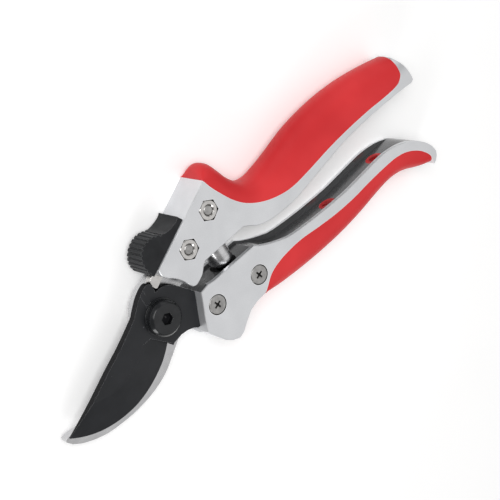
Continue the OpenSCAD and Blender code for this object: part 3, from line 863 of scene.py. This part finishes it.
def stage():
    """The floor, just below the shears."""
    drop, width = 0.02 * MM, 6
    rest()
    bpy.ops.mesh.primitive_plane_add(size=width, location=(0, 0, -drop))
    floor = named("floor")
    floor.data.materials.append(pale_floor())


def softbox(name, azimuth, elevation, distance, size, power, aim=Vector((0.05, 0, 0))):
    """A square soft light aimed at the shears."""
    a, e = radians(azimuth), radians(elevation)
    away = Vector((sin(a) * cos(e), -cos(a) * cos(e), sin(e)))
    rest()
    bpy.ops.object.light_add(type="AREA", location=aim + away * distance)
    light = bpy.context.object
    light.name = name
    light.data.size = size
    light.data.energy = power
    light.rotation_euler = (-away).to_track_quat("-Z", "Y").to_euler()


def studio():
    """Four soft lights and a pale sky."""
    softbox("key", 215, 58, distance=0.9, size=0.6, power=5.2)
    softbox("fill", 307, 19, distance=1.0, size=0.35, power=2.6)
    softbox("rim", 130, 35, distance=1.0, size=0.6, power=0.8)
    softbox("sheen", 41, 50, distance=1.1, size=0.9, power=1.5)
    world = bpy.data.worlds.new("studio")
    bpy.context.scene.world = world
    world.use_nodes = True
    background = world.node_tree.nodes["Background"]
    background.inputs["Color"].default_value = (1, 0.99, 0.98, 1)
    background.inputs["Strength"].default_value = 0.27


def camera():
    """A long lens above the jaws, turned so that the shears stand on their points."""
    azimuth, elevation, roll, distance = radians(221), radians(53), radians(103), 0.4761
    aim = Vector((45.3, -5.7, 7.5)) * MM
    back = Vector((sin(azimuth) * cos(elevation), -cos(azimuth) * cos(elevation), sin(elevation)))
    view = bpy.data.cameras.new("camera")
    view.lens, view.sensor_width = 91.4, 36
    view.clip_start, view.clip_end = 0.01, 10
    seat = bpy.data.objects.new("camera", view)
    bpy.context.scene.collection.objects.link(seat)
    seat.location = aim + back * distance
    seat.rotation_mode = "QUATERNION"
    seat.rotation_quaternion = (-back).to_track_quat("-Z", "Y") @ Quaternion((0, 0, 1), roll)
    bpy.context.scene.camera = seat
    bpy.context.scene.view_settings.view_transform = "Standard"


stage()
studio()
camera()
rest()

■ TASK TO CARRY OUT ■
Write out the whole listing again, exactly as it stands.

■ SOLUTION TO THIS EXERCISE ■
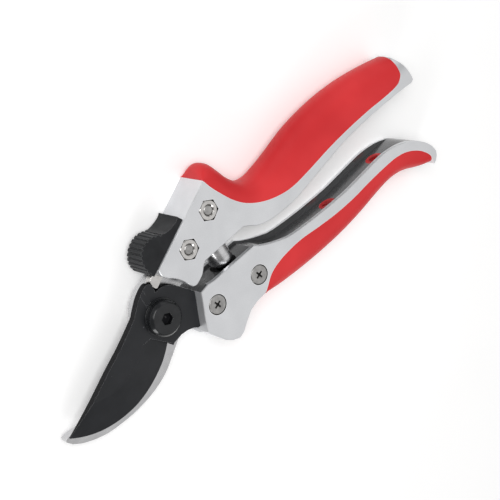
Continue the OpenSCAD and Blender code for this object: part 3, from line 863 of scene.py. This part finishes it.
def stage():
    """The floor, just below the shears."""
    drop, width = 0.02 * MM, 6
    rest()
    bpy.ops.mesh.primitive_plane_add(size=width, location=(0, 0, -drop))
    floor = named("floor")
    floor.data.materials.append(pale_floor())


def softbox(name, azimuth, elevation, distance, size, power, aim=Vector((0.05, 0, 0))):
    """A square soft light aimed at the shears."""
    a, e = radians(azimuth), radians(elevation)
    away = Vector((sin(a) * cos(e), -cos(a) * cos(e), sin(e)))
    rest()
    bpy.ops.object.light_add(type="AREA", location=aim + away * distance)
    light = bpy.context.object
    light.name = name
    light.data.size = size
    light.data.energy = power
    light.rotation_euler = (-away).to_track_quat("-Z", "Y").to_euler()


def studio():
    """Four soft lights and a pale sky."""
    softbox("key", 215, 58, distance=0.9, size=0.6, power=5.2)
    softbox("fill", 307, 19, distance=1.0, size=0.35, power=2.6)
    softbox("rim", 130, 35, distance=1.0, size=0.6, power=0.8)
    softbox("sheen", 41, 50, distance=1.1, size=0.9, power=1.5)
    world = bpy.data.worlds.new("studio")
    bpy.context.scene.world = world
    world.use_nodes = True
    background = world.node_tree.nodes["Background"]
    background.inputs["Color"].default_value = (1, 0.99, 0.98, 1)
    background.inputs["Strength"].default_value = 0.27


def camera():
    """A long lens above the jaws, turned so that the shears stand on their points."""
    azimuth, elevation, roll, distance = radians(221), radians(53), radians(103), 0.4761
    aim = Vector((45.3, -5.7, 7.5)) * MM
    back = Vector((sin(azimuth) * cos(elevation), -cos(azimuth) * cos(elevation), sin(elevation)))
    view = bpy.data.cameras.new("camera")
    view.lens, view.sensor_width = 91.4, 36
    view.clip_start, view.clip_end = 0.01, 10
    seat = bpy.data.objects.new("camera", view)
    bpy.context.scene.collection.objects.link(seat)
    seat.location = aim + back * distance
    seat.rotation_mode = "QUATERNION"
    seat.rotation_quaternion = (-back).to_track_quat("-Z", "Y") @ Quaternion((0, 0, 1), roll)
    bpy.context.scene.camera = seat
    bpy.context.scene.view_settings.view_transform = "Standard"


stage()
studio()
camera()
rest()